Schmid, who took charge late last July, and Galaxy brass set about revamping the team as soon as the final whistle on 2017 sounded, bringing in veterans at spots all over the field and building needed depth nearly everywhere. It's meant to make LA contenders again, immediately.


“We want to make the playoffs,” Schmid said ahead of the Galaxy's opener Sunday night at home against the Portland Timbers (10 pm ET; FS1, FOX Deportes in US | TSN2 in Canada). “And, obviously, once you make the playoffs, then you can win silverware. So our objective is to try and win some silverware at the end of the year. But the No. 1 objective is to make the playoffs.”
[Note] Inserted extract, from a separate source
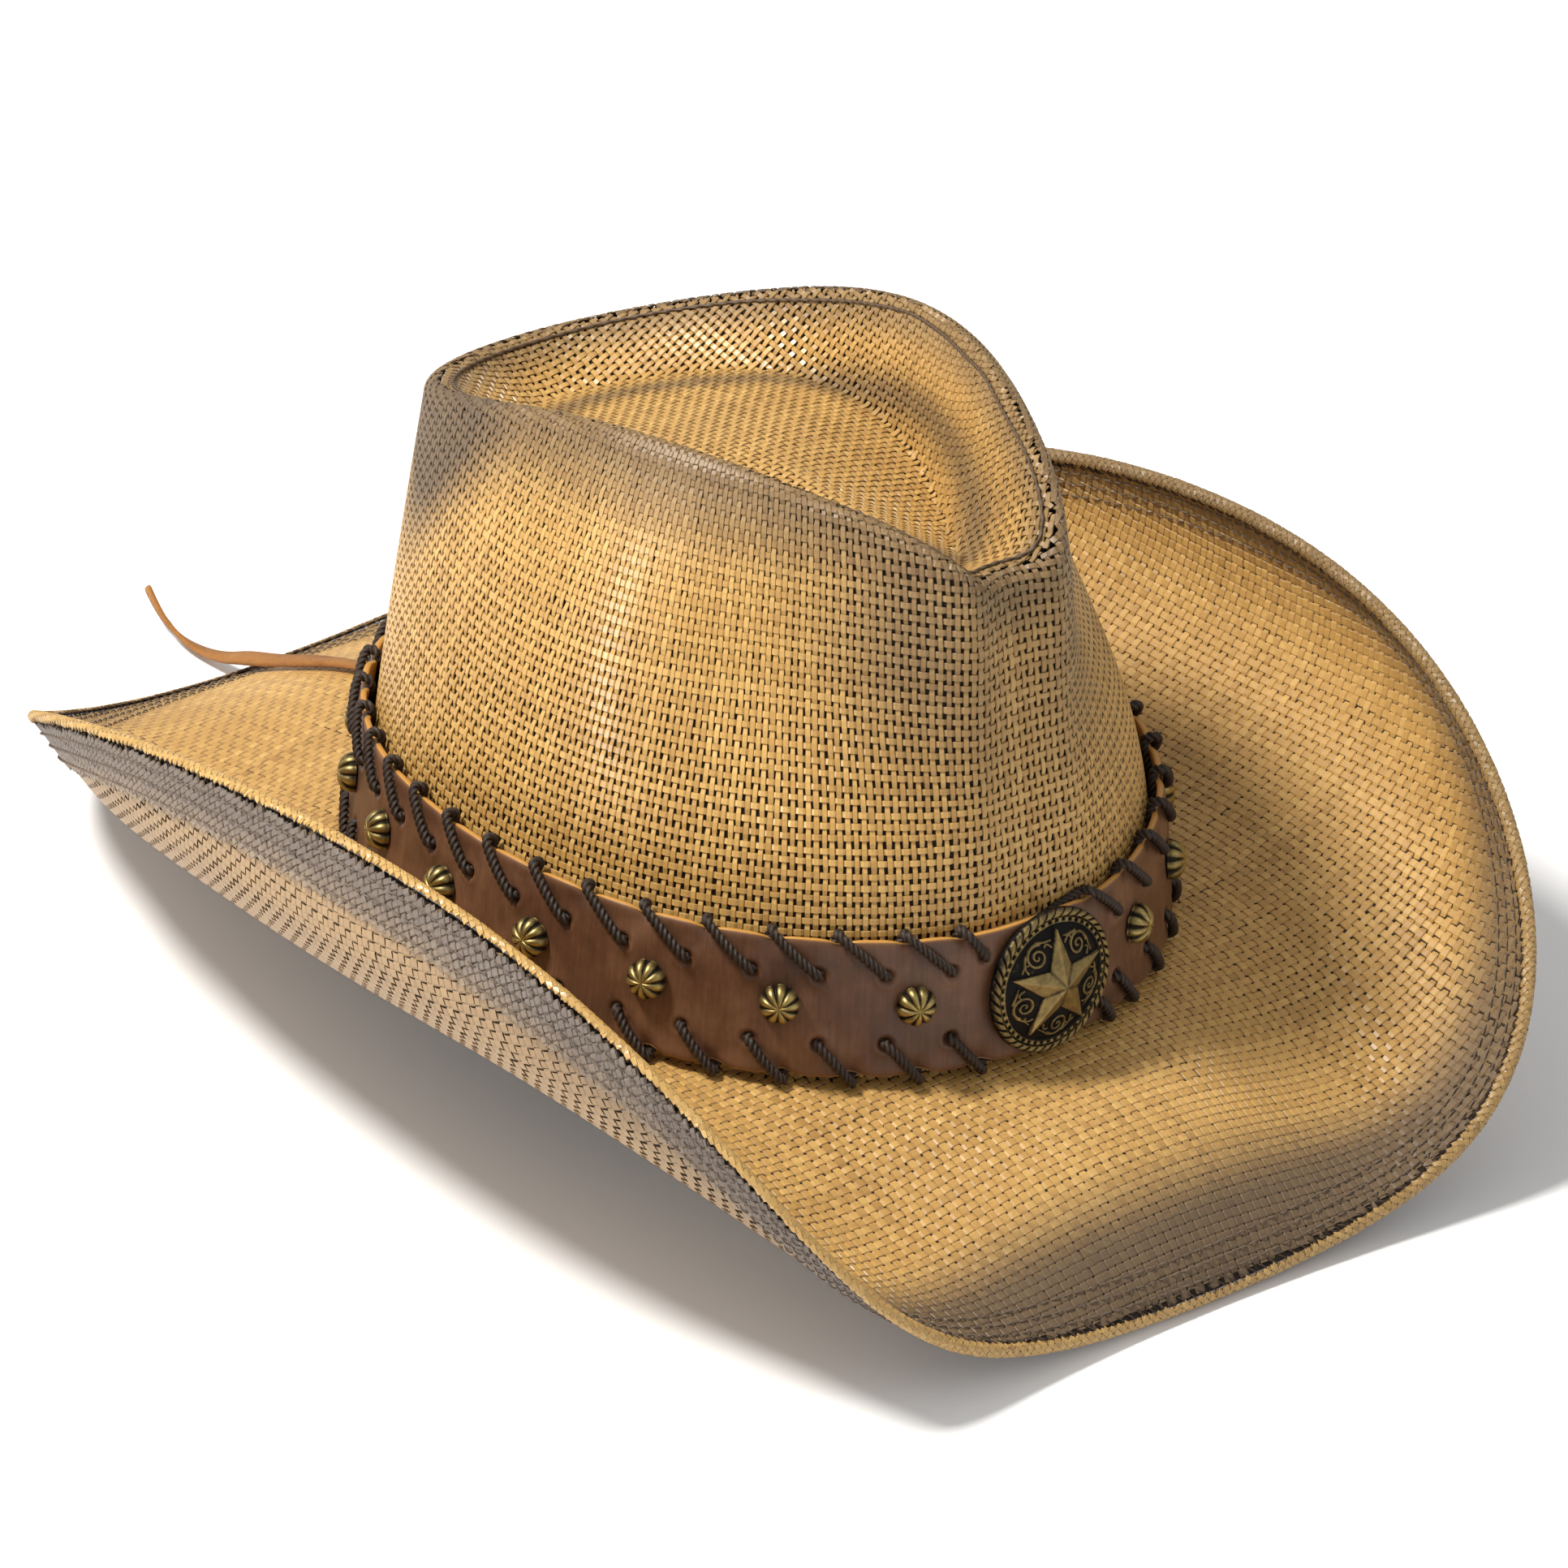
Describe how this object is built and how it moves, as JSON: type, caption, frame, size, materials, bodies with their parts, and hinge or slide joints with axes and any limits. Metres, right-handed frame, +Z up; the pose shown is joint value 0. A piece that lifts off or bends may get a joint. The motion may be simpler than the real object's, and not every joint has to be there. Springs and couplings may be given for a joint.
{
  "type": "cowboy hat",
  "caption": "Western straw hat with a pinched crown, rolled wired brim and a lift-off laced leather hatband with studs and a star concho.",
  "frame": {"origin": "on the rest plane, under the middle of the brim", "axes": "+Z up, the front of the hat faces -Y, the wearer's right is -X"},
  "size_m": [0.2894, 0.4007, 0.1699],
  "materials": {
    "crown_straw": "woven, lacquered, sprayed darker along the ridge",
    "seam_straw": "woven, sprayed dark",
    "brim_straw": "woven, lacquered, sprayed darker towards the edge",
    "edge_straw": "rolled strand with dark stitches",
    "seam_thread": "thread",
    "sweatband_leather": "smooth",
    "shaping_wire": "bright wire",
    "strap_leather": "burnished brown with a tan raw edge",
    "waxed_cord": "twisted and waxed",
    "suede_lace": "suede",
    "antique_brass": "antiqued, dark in the recesses"
  },
  "bodies": {
    "hat": {"crown_side": "crown_straw", "crown_tip": "crown_straw", "tip_seam": "seam_straw", "sweatband": "sweatband_leather", "sweatband_stitching": "seam_thread", "brim": "brim_straw", "brim_hem": "brim_straw", "hem_stitching": "seam_thread", "brim_wire": "shaping_wire", "edge_binding": "edge_straw"},
    "hatband": {"hatband_strap": "strap_leather", "upper_lacing": "waxed_cord", "lower_lacing": "waxed_cord", "tie_lace": "suede_lace", "tie_tail": "suede_lace", "stud_01": "antique_brass", "stud_02": "antique_brass", "stud_03": "antique_brass", "stud_04": "antique_brass", "stud_05": "antique_brass", "stud_06": "antique_brass", "stud_07": "antique_brass", "stud_08": "antique_brass", "stud_09": "antique_brass", "stud_10": "antique_brass", "stud_11": "antique_brass", "stud_12": "antique_brass", "stud_13": "antique_brass", "stud_14": "antique_brass", "stud_15": "antique_brass", "stud_16": "antique_brass", "stud_17": "antique_brass", "stud_18": "antique_brass", "concho": "antique_brass", "concho_screw": "antique_brass"}
  },
  "joints": [
    {"name": "hatband_lift", "type": "slide", "parent": "hat", "child": "hatband", "axis": [0, 0, 1], "range_m": [0, 0.135]}
  ]
}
That's more of a starting point. The Galaxy have been MLS's signpost club for at least a decade, and that's a position nobody within wants to concede.


“When you do a season like last season, you have to be better,” said winger Romain Alessandrini, LA's one true standout in 2017. “We are the LA Galaxy. We have to be at the top, and we have to get better day after day.”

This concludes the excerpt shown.